At the base lies the Great Unconformity, a nonconformity where sedimentary rocks like the Tapeats Sandstone lie atop much older igneous and metamorphic basement rocks, bridging a billion years of missing time between them.
Above, tilted layers from the Grand Canyon Supergroup slope beneath the flat-lying Tapeats Sandstone, illustrating a classic angular unconformity.
Further up, disconformities mark gaps between sedimentary units like the Redwall Limestone, Temple Butte Formation, and Muav Limestone. Strikingly, the disconformity between the Redwall and Muav limestones alone represents a staggering 160 million years of missing time, discernible through fossil differences rather than visible structural changes.
By carefully studying these surfaces—examining rock orientation, erosion patterns, and fossil content—geologists piece together Earth’s fragmented history with surprising clarity.
The Significance of Unconformities
Unconformities are far more than just missing pages—they are records of dynamic processes such as mountain building, sea-level fluctuations, erosion, and periods of non-deposition that have shaped Earth’s evolving surface. They challenge geologists to think critically, using clues to reconstruct events that no longer appear in the rock record directly.
Understanding unconformities enhances our broader knowledge of plate tectonics, sedimentary basin evolution, and the timing of life’s progression on Earth. They remind us that the geological storybook, while often incomplete, can still be read with care and insight to reveal Earth’s fascinating past.
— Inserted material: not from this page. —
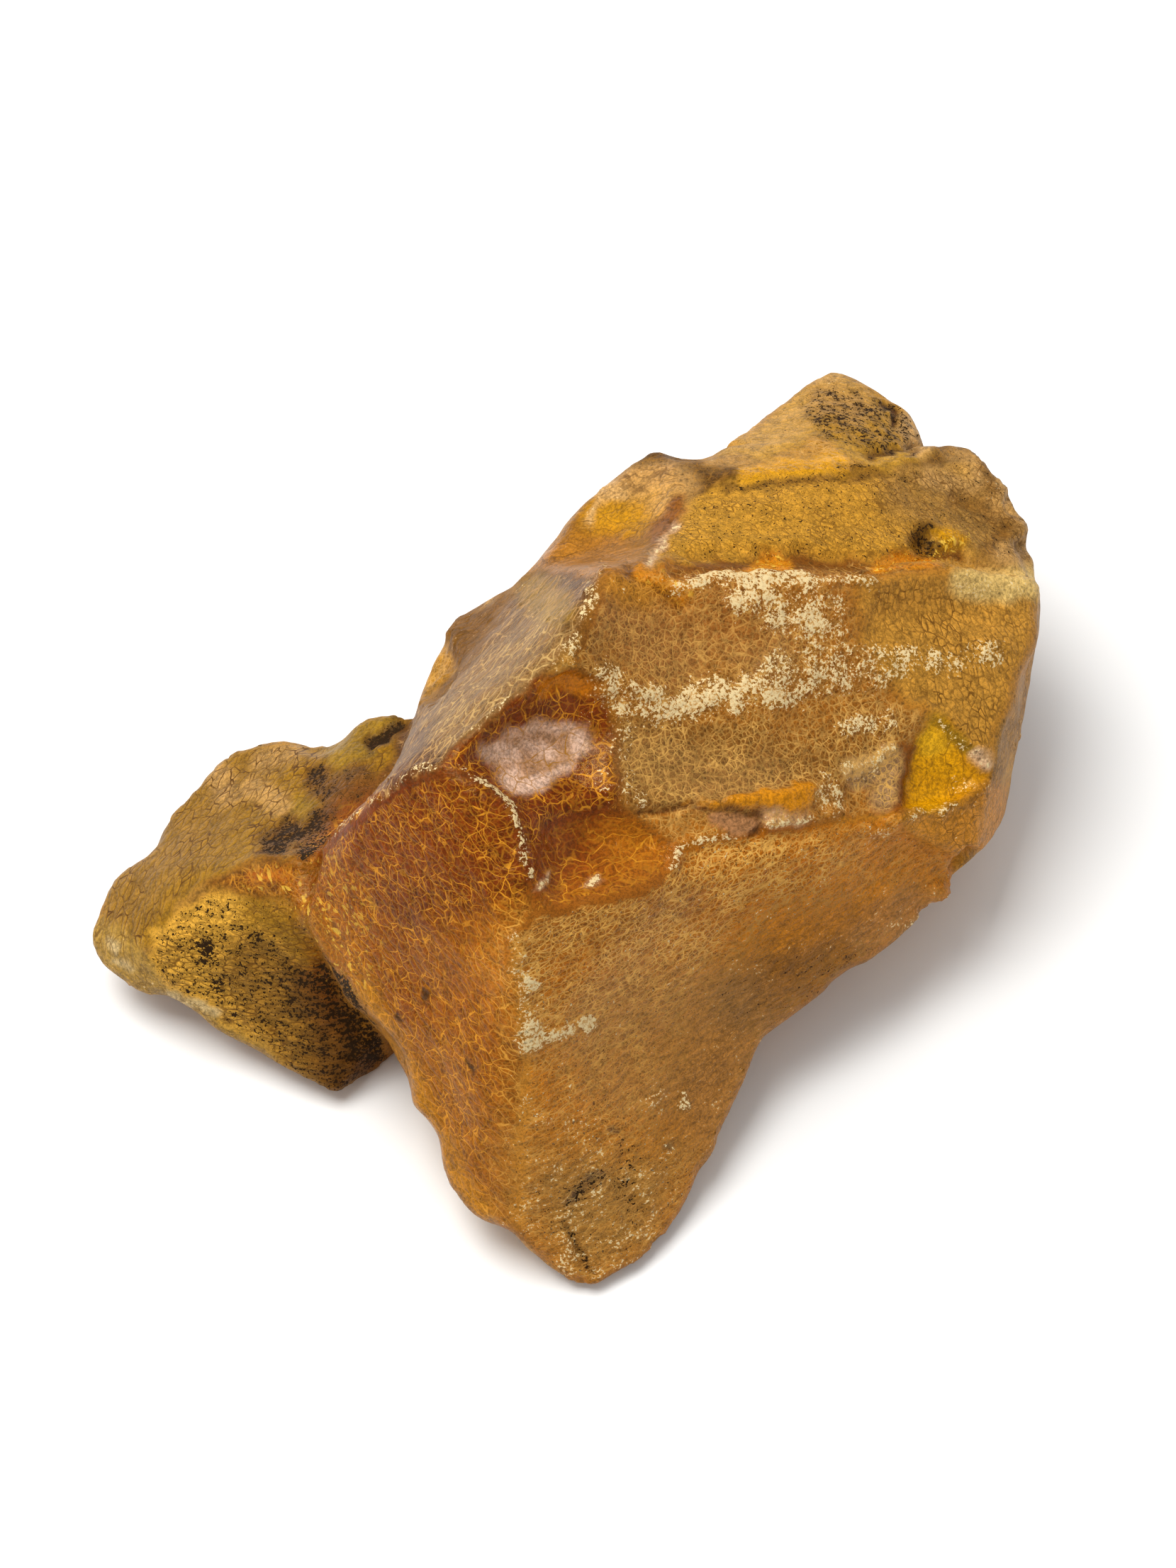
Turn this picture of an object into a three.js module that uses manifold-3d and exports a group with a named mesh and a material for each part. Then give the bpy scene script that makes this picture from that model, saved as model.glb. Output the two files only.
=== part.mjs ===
// A lump of raw copal, 100 mm across: one solid of tree resin with flat and shell-shaped fracture faces.
// Units are millimetres, +Z is up, and the origin is at the bottom centre of the lump's box.
import * as THREE from 'three';
import { ConvexGeometry } from 'three/addons/geometries/ConvexGeometry.js';
import { ImprovedNoise } from 'three/addons/math/ImprovedNoise.js';
import { TessellateModifier } from 'three/addons/modifiers/TessellateModifier.js';
import { mergeVertices } from 'three/addons/utils/BufferGeometryUtils.js';
import Module from 'manifold-3d';

// The lump is laid out on a drawing sheet that leans back from a viewer in front of it.
// A corner is given by its place across and up the sheet, and by its height above the base.
const SIGHT_ELEVATION = THREE.MathUtils.degToRad(55); // how far above the horizon the viewer stands
const SIGHT_DISTANCE = 600; // viewer to the middle of the sheet
const SHEET_HEIGHT = 25; // the middle of the sheet above the base

const LONGEST_EDGE = 5; // of a triangle on the finished surface
const TESSELLATION_PASSES = 12;
const SWELL = { height: 0.8, length: 21 }; // the slow waves that keep fracture faces from being dead flat
const CHATTER = { height: 0.18, length: 7 }; // the short waves that roughen edges
// How deep a hollow is, as a share of its depth, at two shares of the way in from its rim.
const STEEP = [[0.22, 0.42], [0.52, 0.82]];
const GENTLE = [[0.35, 0.22], [0.7, 0.7]];
const CHIP_SEGMENTS = 16; // round each chip's ball
const CUT_REACH = 20; // how far a cutter stands up toward the viewer
const BASE_DEPTH = 3; // material below the flat base before it is cut off
const BASE_BLOCK = 300; // side of the block that keeps what is above the base

const COPAL = { color: 0xb9792c, roughness: 0.38, metalness: 0 };

const sheetMiddle = new THREE.Vector3(0, 0, SHEET_HEIGHT);
const sheetUp = new THREE.Vector3(0, Math.sin(SIGHT_ELEVATION), Math.cos(SIGHT_ELEVATION));
const towardViewer = new THREE.Vector3(0, -Math.cos(SIGHT_ELEVATION), Math.sin(SIGHT_ELEVATION));
const viewer = towardViewer.clone().multiplyScalar(SIGHT_DISTANCE).add(sheetMiddle);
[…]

Next time you gaze at a rock outcrop or visit a canyon like the Grand Canyon, consider the enormous spans of time—and missing intervals—that those rocks represent. Unearthing these gaps is akin to a detective piecing together a historical mystery written in stone. This exploration into unconformities not only illuminates Earth’s long and complex history but also underscores the intricate beauty of geological processes at work over millions, even billions, of years.